((
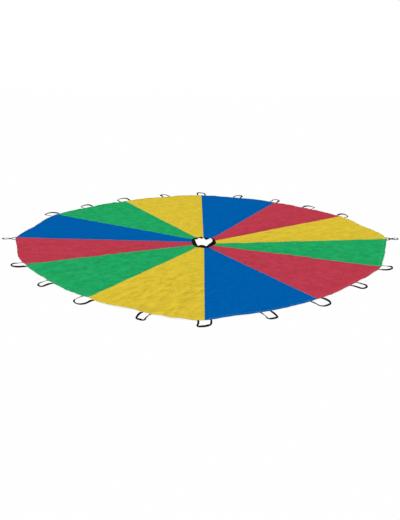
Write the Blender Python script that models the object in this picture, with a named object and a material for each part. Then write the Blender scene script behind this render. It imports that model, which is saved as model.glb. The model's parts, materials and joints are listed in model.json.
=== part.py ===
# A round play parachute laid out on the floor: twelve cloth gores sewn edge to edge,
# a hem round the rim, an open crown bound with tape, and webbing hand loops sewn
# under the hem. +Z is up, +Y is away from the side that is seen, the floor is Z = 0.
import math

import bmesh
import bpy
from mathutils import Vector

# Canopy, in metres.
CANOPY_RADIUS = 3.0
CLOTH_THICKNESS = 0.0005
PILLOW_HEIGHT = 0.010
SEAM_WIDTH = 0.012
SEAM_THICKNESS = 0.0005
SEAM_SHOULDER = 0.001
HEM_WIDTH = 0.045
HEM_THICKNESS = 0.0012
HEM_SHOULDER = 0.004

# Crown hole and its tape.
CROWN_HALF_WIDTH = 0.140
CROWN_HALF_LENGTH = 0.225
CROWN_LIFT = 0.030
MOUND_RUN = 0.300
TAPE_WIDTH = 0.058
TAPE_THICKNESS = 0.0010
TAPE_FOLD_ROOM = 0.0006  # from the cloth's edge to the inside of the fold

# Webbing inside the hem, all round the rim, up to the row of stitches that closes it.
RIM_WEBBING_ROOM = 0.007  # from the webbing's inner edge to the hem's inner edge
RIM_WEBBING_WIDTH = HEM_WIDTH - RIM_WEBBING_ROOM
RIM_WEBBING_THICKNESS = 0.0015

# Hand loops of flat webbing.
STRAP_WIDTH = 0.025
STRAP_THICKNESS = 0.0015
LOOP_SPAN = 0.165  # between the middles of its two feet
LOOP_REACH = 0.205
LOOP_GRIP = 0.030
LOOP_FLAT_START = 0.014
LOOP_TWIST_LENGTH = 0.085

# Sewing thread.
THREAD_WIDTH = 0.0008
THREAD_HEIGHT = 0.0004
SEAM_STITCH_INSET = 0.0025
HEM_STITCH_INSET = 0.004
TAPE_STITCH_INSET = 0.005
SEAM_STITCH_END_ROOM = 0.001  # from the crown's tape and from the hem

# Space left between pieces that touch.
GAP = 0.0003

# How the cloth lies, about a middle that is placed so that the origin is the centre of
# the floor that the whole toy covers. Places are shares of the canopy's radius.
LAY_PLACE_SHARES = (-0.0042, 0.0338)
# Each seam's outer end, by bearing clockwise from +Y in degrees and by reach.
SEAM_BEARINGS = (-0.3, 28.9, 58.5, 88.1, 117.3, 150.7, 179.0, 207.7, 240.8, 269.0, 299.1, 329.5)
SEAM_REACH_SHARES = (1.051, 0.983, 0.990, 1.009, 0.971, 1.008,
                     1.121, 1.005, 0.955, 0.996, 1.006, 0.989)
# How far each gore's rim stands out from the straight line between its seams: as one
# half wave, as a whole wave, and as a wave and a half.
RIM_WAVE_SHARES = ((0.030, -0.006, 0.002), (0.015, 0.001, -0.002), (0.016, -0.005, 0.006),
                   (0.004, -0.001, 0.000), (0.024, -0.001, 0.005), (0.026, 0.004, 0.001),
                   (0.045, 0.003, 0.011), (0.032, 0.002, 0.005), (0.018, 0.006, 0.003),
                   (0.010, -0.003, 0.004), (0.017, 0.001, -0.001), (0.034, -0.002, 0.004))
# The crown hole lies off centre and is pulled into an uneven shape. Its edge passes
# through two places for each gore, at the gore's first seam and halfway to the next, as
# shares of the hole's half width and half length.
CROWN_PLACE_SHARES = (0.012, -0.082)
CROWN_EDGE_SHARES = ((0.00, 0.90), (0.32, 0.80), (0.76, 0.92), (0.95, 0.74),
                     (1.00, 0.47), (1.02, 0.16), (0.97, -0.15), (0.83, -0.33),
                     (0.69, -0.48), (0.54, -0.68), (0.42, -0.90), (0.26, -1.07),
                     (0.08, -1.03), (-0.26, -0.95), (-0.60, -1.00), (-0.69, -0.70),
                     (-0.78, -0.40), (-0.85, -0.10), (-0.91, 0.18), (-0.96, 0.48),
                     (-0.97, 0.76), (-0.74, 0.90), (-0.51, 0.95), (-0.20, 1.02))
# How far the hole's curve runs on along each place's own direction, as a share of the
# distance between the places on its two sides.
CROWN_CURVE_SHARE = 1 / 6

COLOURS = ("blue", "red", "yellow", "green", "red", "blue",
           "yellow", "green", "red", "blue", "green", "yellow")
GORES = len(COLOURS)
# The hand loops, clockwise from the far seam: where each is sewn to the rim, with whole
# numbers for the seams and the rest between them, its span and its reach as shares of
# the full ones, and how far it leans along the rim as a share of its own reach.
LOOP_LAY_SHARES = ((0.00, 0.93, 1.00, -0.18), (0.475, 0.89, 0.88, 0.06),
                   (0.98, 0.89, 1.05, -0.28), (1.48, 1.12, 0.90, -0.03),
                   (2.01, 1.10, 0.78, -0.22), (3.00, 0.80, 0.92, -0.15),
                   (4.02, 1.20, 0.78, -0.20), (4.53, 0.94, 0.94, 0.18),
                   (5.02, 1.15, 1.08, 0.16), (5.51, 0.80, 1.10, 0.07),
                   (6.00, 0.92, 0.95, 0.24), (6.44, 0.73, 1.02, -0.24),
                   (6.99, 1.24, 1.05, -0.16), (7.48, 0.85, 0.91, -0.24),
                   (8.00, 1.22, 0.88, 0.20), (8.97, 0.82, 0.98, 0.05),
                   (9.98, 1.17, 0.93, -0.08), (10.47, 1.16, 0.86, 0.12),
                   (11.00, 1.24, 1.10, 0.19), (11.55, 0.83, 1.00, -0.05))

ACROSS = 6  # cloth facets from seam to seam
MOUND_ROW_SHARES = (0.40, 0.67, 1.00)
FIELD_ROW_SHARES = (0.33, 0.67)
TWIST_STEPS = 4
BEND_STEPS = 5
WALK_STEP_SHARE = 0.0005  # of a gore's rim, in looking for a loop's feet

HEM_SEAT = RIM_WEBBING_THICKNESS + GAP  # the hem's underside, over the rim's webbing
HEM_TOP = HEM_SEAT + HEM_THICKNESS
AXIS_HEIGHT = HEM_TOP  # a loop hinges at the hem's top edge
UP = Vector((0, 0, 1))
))
== Problem description ==
Extract all lines from the material above that include the word "part".

== Task result ==
Write the Blender Python script that models the object in this picture, with a named object and a material for each part. Then write the Blender scene script behind this render. It imports that model, which is saved as model.glb. The model's parts, materials and joints are listed in model.json.
=== part.py ===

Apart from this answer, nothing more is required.